Opponents argue that a single payer system means rationed, government-control medical care. That’s simply not the case. In single payer systems around the world, hospitals and doctors act independently from the government agency responsible for paying for their services. In fact, experts in Master’s documentary argue that our multi-payer system is the most rationed health care system in the world, in which coverage parameters are too complicated to understand until a patient needs an intervention that isn’t covered.  

Opponents argue that a single payer system will eliminate free market forces, without which medical costs will spiral out of control. In fact, goods and services provided under Medicare cost 20% less than they do in the private insurance market, exactly because government can transparently negotiate on behalf of the people. No one knows how prices are set under the current private system.

Another issue to consider is this: because only those who can afford insurance sign up, insurance companies have a relatively small pool of customers over which to spread costs. A single payer system that provides health insurances to everyone will effectively decrease the amount an individual has to pay and provide more financial support to those who need it: the sick, elderly, and poor.

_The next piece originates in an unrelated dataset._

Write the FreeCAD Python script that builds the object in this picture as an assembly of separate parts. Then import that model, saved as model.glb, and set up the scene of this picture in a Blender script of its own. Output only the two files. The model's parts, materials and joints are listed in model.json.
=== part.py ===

                        Credit: Columbia University School of Nursing


Conservative Change

Masters enlists thinkers from both sides of the political divide to discuss the issue. In a letter to his viewers, he quotes a Republican business owner and legislative member: “Conservatives should be supportive of single-payer because it costs less. When they look at the single-payer model, they will come quickly to the conclusion that it is the least expensive, the most supportive of a free market, and will have the most direct effect on the costs of their operation.” My hope is that the VBSR state-wide effort works to dispel the myth that support for a single-payer system is a radical liberal flight of fancy. Personally, I disagree with the notion that allowing private middlemen (read: insurance companies) to abscond with millions of dollars annually with no added value is valid, free market economics. That’s manipulated, radical inefficiency. I reject the notion that health insurance for all is radical liberalism. Taking care of our families, friends, and communities through universal health care is a conservative American value.


I hope we can come together as a nation to solve this problem. What are your thoughts?